対応に迷うのは、高齢者救急ならではの判断の難しさがあるからだ。たとえば、高齢者は感染症にかかっても高熱が出ないケースがあると言う。微熱でも重症な感染症が隠れている可能性もあるのだ。高齢者は症状が出にくいという特徴を理解しておかなければ、判断を誤る恐れがある。
そこで本書は、発熱や貧血、食欲、便秘などの注意すべき項目をピックアップし、高齢者の身体的・生理学的特徴を解説。加齢による生体への影響を紹介すると同時に、利用者の不調を「年のせい」と安易に考える危険性についても注意喚起している。
そして本書のメインが、高齢者救急のケース別アセスメントと、初期対応の解説ページだ。取り上げる事例は「元気がなくて動けない」「転んで怪我をした」「呼吸が苦しそう」など、介護現場で判断に迷いやすい13のケース。それぞれのケースにたっぷりページを割き、初期対応のアプローチから注意点まで、丁寧に解説する。
初期対応でどんな疾病を予測し、どういう点に気をつけるべきかが流れに沿って説明されている。利用者の命を守るために一番にしなければいけないことが理解しやすい内容だ。また、高齢者の救急で陥りやすい間違いもポイント立てて紹介。チャートや図表を効果的に使って整理されているので、医療従事者以外でも読み進めやすい。
高齢者救急はけっして医療従事者だけの問題ではない。著者の岩田充永さんも、高齢者救急について、次のように述べている。
<患者さんやご家族の幸福につながるためには、看護師、介護福祉士、薬剤師、医師など多くの職種の“アンサンブル”がとても重要であると日々実感しています。>
救急医療の現場では、的確な情報を集めてスピーディに判断を下していかなければならない。高齢者救急の難しさは、まさにそこだ。痛みを感じにくくなっていて症状に気づくのが遅れたり、病気以外にもさまざまな問題があったり。なにより、本人から的確な症状や情報を得られるとは限らないからだ。だからこそ、日頃の状態や既往症(以前かかったことのある病気や外傷で、現在は治癒しているもの)、体調の変化を把握している介護職の果たす役割は大きい。
利用者の不調に気づいたとき、すぐに救急車を呼ぶべきかの判断をはじめ、医師や看護師に相談する際に何を伝えるかも大事なポイントだ。そのために介護職が知っておくべき情報や知識を本書が教えてくれる。ケースごとに整理されているので、職場の勉強会などに利用しても良いかもしれない。

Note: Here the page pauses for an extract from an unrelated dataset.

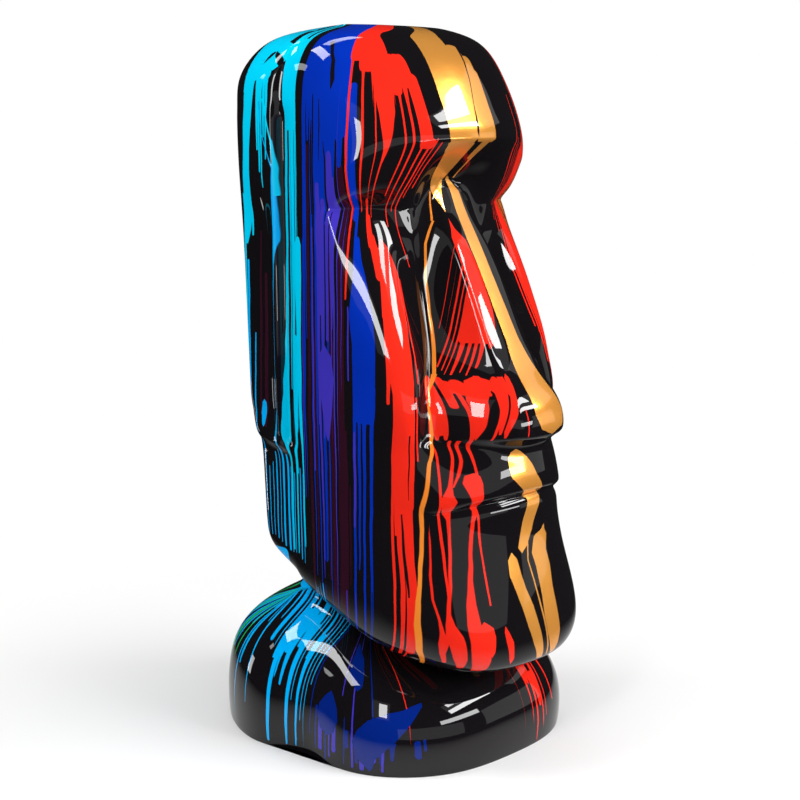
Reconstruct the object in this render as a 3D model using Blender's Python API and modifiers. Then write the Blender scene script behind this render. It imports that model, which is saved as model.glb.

著者は、読者へのメッセージとして次のような恩師の言葉を紹介している。
<老年医学とは想像と優しさの産物である。いろいろな病気や怪我を経験した医療従事者はいても、誰も老いを経験したことはない。だから、老年医学には想像で臨むしかないのだ。想像のためには優しさが大切なのだ>
高齢者と関わるすべての人に当てはまる言葉として、心に留めておきたい。
<小田>
著者プロフィール
岩田 充永(いわた・みつなが)さん
藤田保健衛生大学救急総合内科に勤務。名古屋市立大学医学部卒業。名古屋掖済会病院救命救急センター勤務後、2012年10月より現職。主に老年医学、救急医学、内科学を研修。